Douglas Scott Stewart
- Born: January 16, 1969 (age 57) Vancouver, British Columbia
- Height: 6 ft 2 in (188 cm)
- Weight: 195 lb (88 kg)
- University: University of British Columbia

Rugby union career
- Position(s): Fullback, Fly Half, Wing, Center

Senior career
- Years: Team / Apps / (Points)
- 1986 - 2001: UBC Old Boys
- –: Harlequins
- –: Bedford Blues

Provincial / State sides
- Years: Team / Apps / (Points)
- 1986 - 1994: British Columbia

International career
- Years: Team / Apps / (Points)
- 1989–2001: Canada / 64 / (84)

National sevens team
- Years: Team /  / Comps
- 1992-1997: Canada

Coaching career
- Years: Team
- 2004 - 2019: UCLA

= Scott Stewart (rugby union) =

Canada international rugby union player

Douglas Scott Stewart (born January 16, 1969, in Vancouver, British Columbia) is a former Canadian national rugby player.

==Career==
His first international cap for Canada was on September 23, 1989, against United States in Toronto. He was also part of the 1991 Rugby World Cup Canada squad, playing all the matches against Fiji, Romania, France and New Zealand.

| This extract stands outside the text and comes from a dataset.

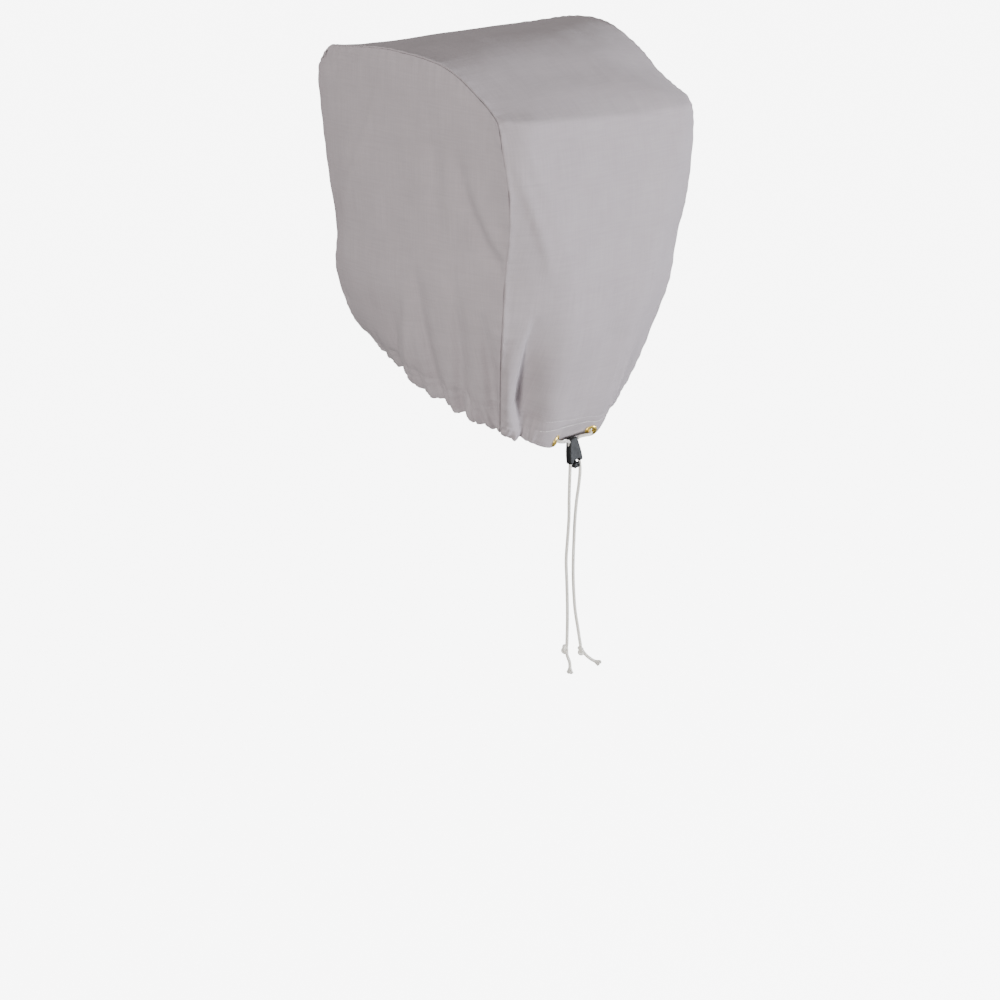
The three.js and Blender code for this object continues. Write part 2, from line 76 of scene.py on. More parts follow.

He was also in the 1995 and in the 1999 World Cups, playing all the three pool stage matches in both tournaments. His last test was against England, on June 9, 2001, in Burnaby Lake. At club level, he played for the UBC, UBC Old Boys, Harlequins and Bedford Blues and Dax.

In 2018, Stewart was inducted into the British Columbia Rugby Hall of Fame. Since then he has been inducted to the British Columbia Sports Hall of Fame as a member of the 1991 Canadian World Cup Team and the Canadian Rugby Hall of Fame in 2019.